Progression in the past few days has forced me into a mode of contemplation much beyond general expectation. Given time away from the city and a lovely break with some lovely people, any opportunity to breathe is inevitably taken without a moments’ hesitation.
Thus, in the recent days (perhaps weeks), the realization that true gratitude hasn’t been given to those who truly deserve it, so in all, I owe my ex-girlfriend a true thanks for granting me multiple excuses to become a devoted asshole and devour in an excusable attitude re-adjustments. Although the past has brought upon much (I can only call it) training, I have drawn inferences based on a person I used to know. Much has changed in the recent days, and I cannot say, with complete honesty, that I fully comprehend the situation.

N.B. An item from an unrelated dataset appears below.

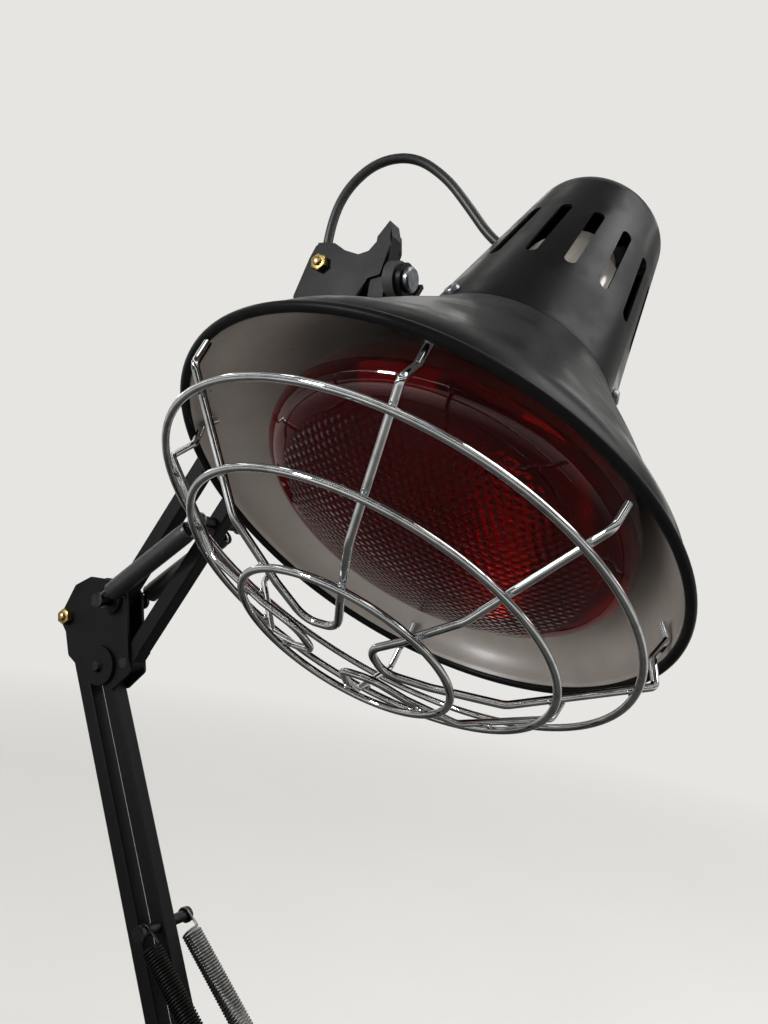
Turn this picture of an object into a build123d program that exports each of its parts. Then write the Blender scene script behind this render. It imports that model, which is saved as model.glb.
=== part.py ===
"""A red heat lamp on a spring-balanced swing arm, with a weighted base.

Frame: +Z up, +X along the arm's plane towards the head, +Y to the far side of the arm.
The origin is the centre of the base's underside. All lengths are in millimetres.
"""

import os
from math import atan2, cos, hypot, pi, radians, sin, sqrt, tan

from build123d import *

os.makedirs("parts", exist_ok=True)

# Sheet, tube and fastener sizes
TUBE = 8.0
TUBE_WALL = 1.0
TUBE_CORNER = 0.9
SHEET = 1.5
SIDE_GAP = 0.3
BOLT_R = 2.5
HEAD_R = 3.4
HEAD_T = 2.0
NUT_FLATS = 7.0
NUT_T = 3.6
THREAD_R = 1.8
THREAD_END = 1.2
STUD_FLATS = 8.0
RUNNING_FIT = 0.05
SEAT_GAP = 0.3
EYE_R = 5.0
EYE_REACH = 9.0
TONGUE = 14.0

# Arm angles and lengths at rest
LOWER_LEAN = 30.0
LOWER_LENGTH = 220.0
UPPER_RISE = 62.0
UPPER_LENGTH = 190.0

# Elbow, in the arm's plane: the rear lower pivot, and the other pivots from it
ELBOW = Vector(-131.0, 0, 285.0)
TO_FRONT_LOWER = Vector(28.3, 0, -18.8)
TO_REAR_UPPER = Vector(28.0, 0, 13.0)
TO_FRONT_UPPER = Vector(41.6, 0, -14.6)
CHEEK_R = 9.5
CHEEK_SMALL_R = 6.5
CHEEK_T = 2.0

# Springs
SPRING_Y = 12.8
SPRING_R = 4.0
SPRING_WIRE = 1.3
SPRING_TURNS = 44
HOOK_LENGTH = 9.0
HOOK_BEND = 2.5
LOWER_PIN_FROM_FOOT = 98.3
UPPER_PIN_ALONG = 83.0
PIN_END_Y = 16.0
PIN_CAP_R = 3.6
PIN_CAP_T = 1.6
ANCHOR_FROM_FRONT_PIVOT = Vector(28.7, 0, 24.3)
SLEEVE_R = 4.7
SLEEVE_WALL = 0.8
SLEEVE_INSET = 7.5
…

Much as I have been able to detach from what they call “emotion,” memories, knowledge and rationale seem to interfere with a once-perfect plan.
Everyone thinks they know what they want
Until one factor changes.
Those are called variables. The changes you see in others, the “canceling out” and “crossing over“; the replacements, these are all variables. And just like an equation, the outcome is only pre-determined by the steps you take to reach a solution.
Recent events have forced me into a state of backtracking to check my steps. Somehow the result was somewhat unexpected, thus there must have been something wrong with the steps, but so far it all seems correct.
Perhaps I’m doing what I do best: “manipulating” the factors to fit the solution… but it’s not easily manageable.
And with experience you can always spot the mistakes.